■ Exercise instructions: Reproduce exactly the lines below from the one containing "solids = len(node.Shape.Solids)" through the one containing "if empty is", including both, and nothing else.

--- START Exercise material ---

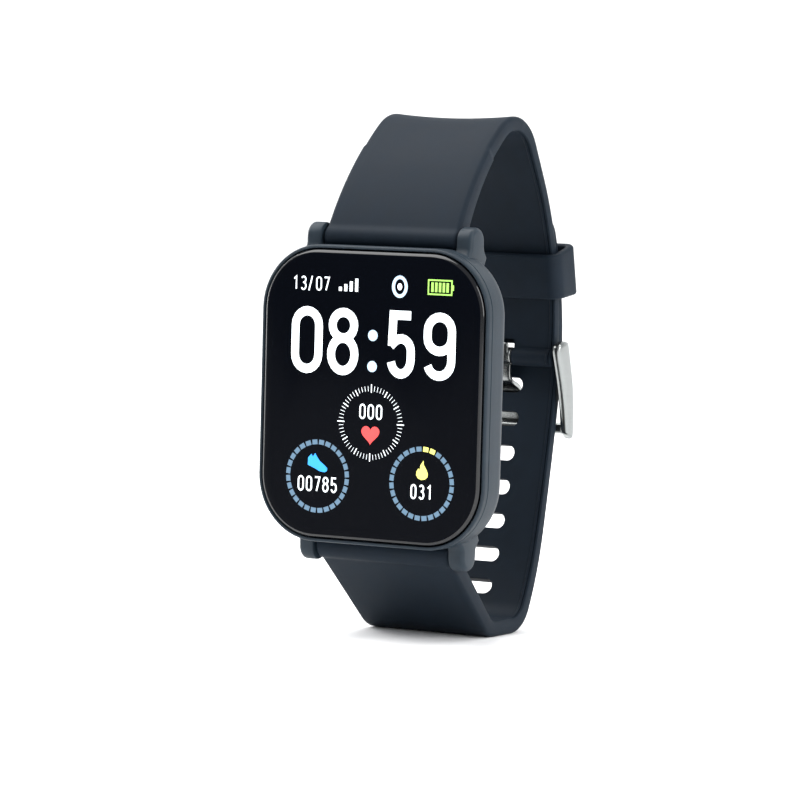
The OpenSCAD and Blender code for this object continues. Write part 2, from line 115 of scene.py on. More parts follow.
M = {
    "case": material("case_plastic", (32, 43, 52), 0.45, vary=0.10, scale=500, grain=0.25,
        grain_scale=9000, spec=0.24),
    "glass": material("cover_glass", (4, 6, 12), 0.05, vary=0.06, scale=60, spec=0.04, rough_vary=0.03),
    "glass_edge": material("glass_edge", (6, 8, 12), 0.1, vary=0.08, scale=120, spec=0.55),
    "silicone": material("silicone", (19, 29, 39), 0.62, vary=0.09, scale=350, grain=0.22,
        grain_scale=11000, spec=0.14),
    "buckle": material("polished_steel", (150, 153, 152), 0.26, metallic=1.0, vary=0.04, scale=300,
        grain=0.08, streak=(1, 1, 12), grain_scale=4000),
    "steel": material("turned_steel", (176, 180, 184), 0.28, metallic=1.0, vary=0.08, scale=900,
        grain=0.15, streak=(20, 1, 1)),
    "back": material("back_plastic", (24, 27, 31), 0.3, vary=0.08, scale=400, grain=0.15,
        grain_scale=8000),
    "lens": material("sensor_lens", (14, 10, 14), 0.05, vary=0.1, scale=300, coat=0.6),
    "gold": material("gold_contact", (221, 178, 96), 0.22, metallic=1.0, vary=0.06, scale=700,
        grain=0.1),
    "seal": material("seal_rubber", (22, 23, 26), 0.7, vary=0.15, scale=800, grain=0.3),
    "board": material("board_mask", (20, 84, 46), 0.35, vary=0.25, scale=1500, grain=0.2,
        grain_scale=3000),
    "chip": material("chip_package", (34, 35, 38), 0.5, vary=0.15, scale=2500, grain=0.4),
    "shield": material("shield_plate", (186, 189, 193), 0.35, metallic=1.0, vary=0.08, scale=900,
        grain=0.2),
    "flex": material("flex_film", (176, 116, 44), 0.3, vary=0.15, scale=700, grain=0.1),
    "inner": material("tray_plastic", (40, 43, 47), 0.55, vary=0.12, scale=600, grain=0.3),
    "battery": material("battery_foil", (168, 172, 176), 0.32, metallic=0.9, vary=0.1, scale=500,
        grain=0.5, grain_scale=2500),
    "tungsten": material("tungsten", (104, 98, 90), 0.45, metallic=1.0, vary=0.12, scale=1800,
        grain=0.3),
    "led": material("led_epoxy", (140, 210, 150), 0.15, vary=0.08, scale=1500, coat=0.5),
    "display": material("display_layers", (12, 20, 34), 0.2, vary=0.1, scale=200),
    "ui_white": material("ui_white", (238, 244, 248), 0.3, vary=0.02, scale=400,
        glow=(238, 245, 250), glow_strength=0.93),
    "ui_pale": material("ui_pale_blue", (176, 204, 224), 0.3, vary=0.03, scale=400,
        glow=(172, 200, 222), glow_strength=0.9),
    "ui_block": material("ui_grey_blue", (84, 112, 134), 0.3, vary=0.04, scale=900,
        glow=(84, 112, 134), glow_strength=0.7),
    "ui_blue": material("ui_blue", (40, 150, 235), 0.3, vary=0.04, scale=600,
        glow=(42, 150, 236), glow_strength=0.9),
    "ui_red": material("ui_red", (226, 66, 66), 0.3, vary=0.03, scale=600,
        glow=(226, 70, 68), glow_strength=0.9),
    "ui_yellow": material("ui_yellow", (222, 220, 110), 0.3, vary=0.04, scale=600,
        glow=(220, 220, 112), glow_strength=0.9),
    "ui_green": material("ui_green", (150, 206, 90), 0.3, vary=0.04, scale=600,
        glow=(150, 208, 92), glow_strength=0.9),
}


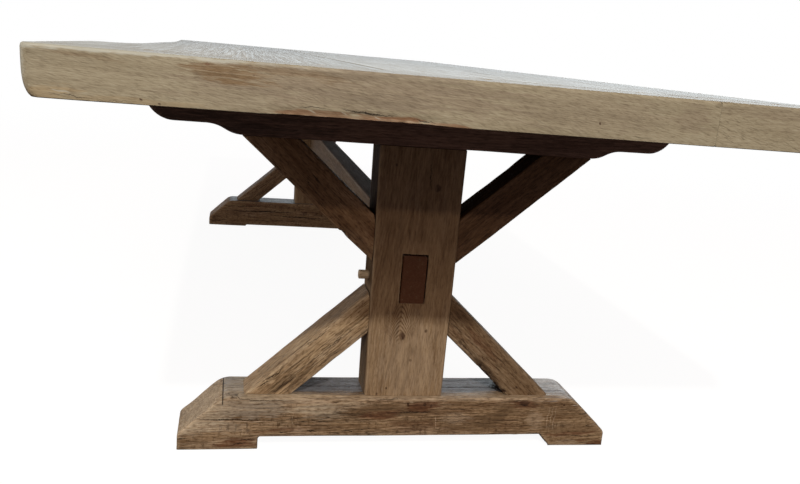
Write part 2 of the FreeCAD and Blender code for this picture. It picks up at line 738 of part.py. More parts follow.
def make_stretcher():
    """The rail between the trestles, with a shouldered tenon through each post."""
    body = new_body("stretcher", x="stretcher_middle")
    rail = new_sketch(body, "XZ_Plane", "RailOutline")
    add_rectangle(rail, "-stretcher_thickness / 2", "stretcher_thickness / 2",
                  STRETCHER_BOTTOM, STRETCHER_TOP)
    pad(body, rail, "Rail", f"{TRESTLE_SPACING} - post_depth")

    def along_rail(edge):
        return runs_along(edge, 1)

    ease_edges(body, "Chamfer", "WornArris", "arris", along_rail)

    tenon = new_sketch(body, "XZ_Plane", "TenonOutline")
    add_rectangle(tenon, "-tenon_thickness / 2", "tenon_thickness / 2",
                  TENON_BOTTOM, TENON_TOP)
    pad(body, tenon, "Tenons", f"{TRESTLE_SPACING} + post_depth")

    bores = new_sketch(body, "YZ_Plane", "PegCentres")
    for end in ENDS:
        add_circle(bores, trestle_y(end), PEG_HEIGHT,
                   "draw_peg_diameter + 2 * draw_peg_clearance")
    pocket(body, bores, "PegBores", "2 * stretcher_thickness")
    return body


def make_draw_peg(end):
    """The round peg through post and tenon: its head stands out on the left."""
    left = ("(post_left_base + (post_left_head - post_left_base) * draw_peg_level"
            " + draw_peg_head)")
    right = ("(post_right_base + (post_right_head - post_right_base) * draw_peg_level"
             " - draw_peg_inset)")
    body = new_body(f"draw_peg_{end}", x=f"({right} - {left}) / 2", y=trestle_y(end),
                    z=PEG_HEIGHT)
    section = new_sketch(body, "YZ_Plane", "Section")
    add_circle(section, "0", "0", "draw_peg_diameter")
    pad(body, section, "Peg", f"{left} + {right}")

    def round_end(edge):
        return near(edge.Length, math.pi * value("draw_peg_diameter"))

    ease_edges(body, "Fillet", "EasedEnds", "draw_peg_rounding", round_end)
    return body


# ---------------------------------------------------------------- the fixings

def make_screw(end, number, place_x):
    """A hexagon-headed coach screw, pointing up, with its head below the washer."""
    seat = f"({SCREW_SEAT} - washer_thickness)"
    head = doc.addObject("Part::Prism", f"ScrewHead_{end}_{number}")
    head.Polygon = 6
    bind(head, "Circumradius", "screw_head_width / sqrt(3)")
    bind(head, "Height", "screw_head_height")
    place(head, place_x, trestle_y(end), f"{seat} - screw_head_height")
    shank = doc.addObject("Part::Cylinder", f"ScrewShank_{end}_{number}")
    bind(shank, "Radius", "screw_diameter / 2")
    bind(shank, "Height", "screw_length - screw_tip_length")
    place(shank, place_x, trestle_y(end), seat)
    tip = doc.addObject("Part::Cone", f"ScrewTip_{end}_{number}")
    bind(tip, "Radius1", "screw_diameter / 2")
    bind(tip, "Radius2", "screw_tip_diameter / 2")
    bind(tip, "Height", "screw_tip_length")
    place(tip, place_x, trestle_y(end), f"{SCREW_TIP} - screw_tip_length")
    screw = doc.addObject("Part::MultiFuse", f"Screw_{end}_{number}")
    screw.Shapes = [head, shank, tip]
    return screw


def make_washer(end, number, place_x):
    """The washer between a screw's head and the roof of its recess."""
    disc = doc.addObject("Part::Cylinder", f"WasherDisc_{end}_{number}")
    bind(disc, "Radius", "washer_diameter / 2")
    bind(disc, "Height", "washer_thickness")
    hole = doc.addObject("Part::Cylinder", f"WasherHole_{end}_{number}")
    bind(hole, "Radius", "screw_diameter / 2 + joint_clearance")
    bind(hole, "Height", "washer_thickness")
    for item in (disc, hole):
        place(item, place_x, trestle_y(end), f"{SCREW_SEAT} - washer_thickness")
    washer = doc.addObject("Part::Cut", f"Washer_{end}_{number}")
    washer.Base = disc
    washer.Tool = hole
    return washer


def make_fixings():
    """The coach screws and washers of both trestles."""
    screws = []
    washers = []
    for end in ENDS:
        for number, place_x in enumerate(screw_places(), start=1):
            screws.append(make_screw(end, number, place_x))
            washers.append(make_washer(end, number, place_x))
    return [make_group("bearer_screws", screws), make_group("bearer_washers", washers)]


# ---------------------------------------------------------------- the whole table

def make_table():
    nodes = [make_plank(number) for number in range(1, PLANK_COUNT + 1)]
    nodes.append(make_splines())
    nodes.append(make_end_board("end_board_near_long", "near", seam(0), "end_board_seam"))
    nodes.append(make_end_board("end_board_near_short", "near", "end_board_seam",
                                seam(PLANK_COUNT)))
    nodes.append(make_end_board("end_board_far", "far", seam(0), seam(PLANK_COUNT)))
    nodes.append(make_board_pegs())
    for end in ENDS:
        nodes.append(make_foot(end))
        nodes.append(make_post(end))
        nodes.append(make_bearer(end))
        nodes.extend(make_brace(brace, end) for brace in BRACES[end])
        nodes.append(make_draw_peg(end))
    nodes.append(make_stretcher())
    nodes.extend(make_fixings())
    return nodes


def check_document():
    """Stop if any object of the document failed to build."""
    for item in doc.Objects:
        if "Invalid" in item.State or "Error" in item.State:
            raise RuntimeError(f"{item.Label} failed: {item.State}")


def export_parts(nodes):
    """Write one STEP file for each node, once every shape is known to be sound."""
    for node in nodes:
        if node.Shape.isNull() or not node.Shape.isValid():
            raise RuntimeError(f"{node.Label} has no valid shape")
    os.makedirs("parts", exist_ok=True)
    for node in nodes:
        node.Shape.exportStep(f"parts/{node.Label}.step")
        solids = len(node.Shape.Solids)
        print(f"{node.Label}: {solids} solid(s), {node.Shape.Volume / 1e6:.3f} litres")


table = make_table()
doc.recompute()
check_document()
export_parts(table)
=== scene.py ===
"""Dresses the trestle dining table: worn reclaimed oak timbers, wooden pegs and zinc plated fixings."""

import itertools
import math
from collections import namedtuple

import bmesh
import bpy
import numpy as np
from bpy.props import FloatProperty, FloatVectorProperty, PointerProperty
from mathutils import Matrix, Vector, kdtree
from mathutils.bvhtree import BVHTree


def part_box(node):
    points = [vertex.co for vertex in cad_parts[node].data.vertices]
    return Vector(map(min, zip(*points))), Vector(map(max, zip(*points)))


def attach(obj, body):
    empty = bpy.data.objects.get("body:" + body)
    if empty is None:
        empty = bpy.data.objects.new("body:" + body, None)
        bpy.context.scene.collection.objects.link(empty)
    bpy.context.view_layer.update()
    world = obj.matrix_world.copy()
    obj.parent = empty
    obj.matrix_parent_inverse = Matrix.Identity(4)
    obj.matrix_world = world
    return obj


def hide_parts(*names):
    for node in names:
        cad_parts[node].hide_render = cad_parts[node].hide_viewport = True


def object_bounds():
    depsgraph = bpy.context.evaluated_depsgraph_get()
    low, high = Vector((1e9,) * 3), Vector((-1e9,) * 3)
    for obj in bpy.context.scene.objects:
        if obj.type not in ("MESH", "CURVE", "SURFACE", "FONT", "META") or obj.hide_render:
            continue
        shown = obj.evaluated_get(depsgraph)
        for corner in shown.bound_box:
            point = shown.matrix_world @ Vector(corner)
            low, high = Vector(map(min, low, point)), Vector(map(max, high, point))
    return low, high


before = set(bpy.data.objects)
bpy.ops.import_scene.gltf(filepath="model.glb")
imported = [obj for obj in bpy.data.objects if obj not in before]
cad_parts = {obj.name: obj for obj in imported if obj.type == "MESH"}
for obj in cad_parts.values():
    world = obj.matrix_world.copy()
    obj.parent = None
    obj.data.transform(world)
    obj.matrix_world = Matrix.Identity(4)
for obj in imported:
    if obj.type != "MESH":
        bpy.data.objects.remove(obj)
CAD_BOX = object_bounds()

bl_info = {
    "name": "Trestle table dressing",
    "version": (1, 0, 0),
    "blender": (4, 5, 0),
    "location": "3D View > Sidebar > Trestle table",
    "description": "Worn oak timbers, pegs and fixings for a long trestle dining table",
    "category": "Object",
}

# Lengths are in metres and angles in radians.
MERGE = 1e-5  # points nearer than this are one
TOUCHING = 0.0016  # timbers nearer than this touch
CHAMFER = 0.0009  # along the seams of the top
ARRIS_REACH = 0.0045  # how far the wear of an arris goes
PALE_REACH = 0.004  # how far its pale band goes
DENT_SHOWN = 0.004  # a dent this deep gets its full darkness
ARRIS_ANGLE = math.radians(28)  # an edge has an arris from here
SQUARE_ANGLE = math.radians(65)  # a corner stays crisp from here
SEAM_ANGLE = math.radians(35)  # the same on the end boards
ROUND_ANGLE = math.radians(10)  # the same on the planks
CREASE = math.radians(50)  # a sharper crease isn't shaded smooth
FAR_CELL = 1.4  # and those of the far trestle, over the near one's
BEARER_CELL = 1.3  # and those of the bearers
STRETCHER_CELL = 1.1  # and those of the stretcher
LEAST_WEIGHT = 0.002  # lighter vertices are left out of a group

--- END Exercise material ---

■ Exercise result:
        solids = len(node.Shape.Solids)
        print(f"{node.Label}: {solids} solid(s), {node.Shape.Volume / 1e6:.3f} litres")


table = make_table()
doc.recompute()
check_document()
export_parts(table)
=== scene.py ===
"""Dresses the trestle dining table: worn reclaimed oak timbers, wooden pegs and zinc plated fixings."""

import itertools
import math
from collections import namedtuple

import bmesh
import bpy
import numpy as np
from bpy.props import FloatProperty, FloatVectorProperty, PointerProperty
from mathutils import Matrix, Vector, kdtree
from mathutils.bvhtree import BVHTree


def part_box(node):
    points = [vertex.co for vertex in cad_parts[node].data.vertices]
    return Vector(map(min, zip(*points))), Vector(map(max, zip(*points)))


def attach(obj, body):
    empty = bpy.data.objects.get("body:" + body)
    if empty is None:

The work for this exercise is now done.